An Alignment Effect in FR I Radio Galaxies:U‐Band Polarimetry of the Abell 2597 Cluster Central Galaxy

Abstract

We have obtained U-band polarimetry of the spatially extended optical continuum associated with the FR I radio source PKS 2322-122, located in the Abell 2597 cluster central galaxy. We find a 3 σ upper limit to the degree of optical continuum polarization of less than 6%. The accuracy of the measurement is limited primarily by our ability to measure the amount of diluting galactic starlight. This limit is inconsistent with the continuum being primarily scattered light or synchrotron radiation. We can therefore exclude models that attribute the continuum to scattered light from an active nucleus that is hidden from direct view. Our result does not support the unification paradigm for BL Lac objects and FR I radio sources. Essentially all of the data pertaining to the continuum along the radio source—the blue lobes—indicate that they are regions of recent star formation. The spatial coincidence between the lobes and disturbances in the radio source suggests that star formation may have been induced by an interaction between the radio source and the cool (less than 104 K) surrounding gas. This result, in addition to the results of a similar study of the A1795 cluster central galaxy, shows that under the appropriate conditions FR I radio sources may be capable of inducing significant episodes of star formation in elliptical galaxies.
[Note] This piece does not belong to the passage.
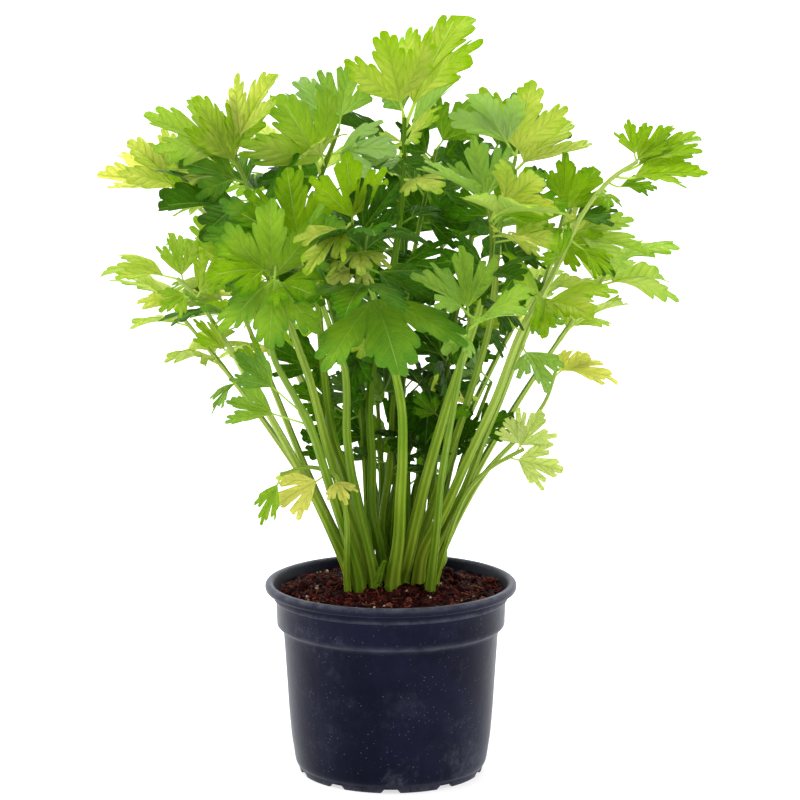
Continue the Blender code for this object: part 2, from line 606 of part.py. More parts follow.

We compare the rest-frame U-band polarized luminosities and 1.4 GHz radio powers of A2597 and A1795 to those for several high-redshift radio galaxies exhibiting the alignment effect. We find that if the polarized luminosities of radio galaxies scale in proportion to their radio luminosities, we would not have detected a polarized signal in either A2597 or A1795. We suggest that the strength of the active galactic nucleus is the fundamental property distinguishing some powerful high-redshift radio galaxies exhibiting the alignment effect from the lower power FR I radio galaxies in cooling flows that exhibit the lobe phenomenon. While both FR I and FR II radio sources seem to be capable of triggering star formation, FR I radio sources seem to be incapable of producing a large enough polarized luminosity to contribute significantly to the aligned continuum radiation.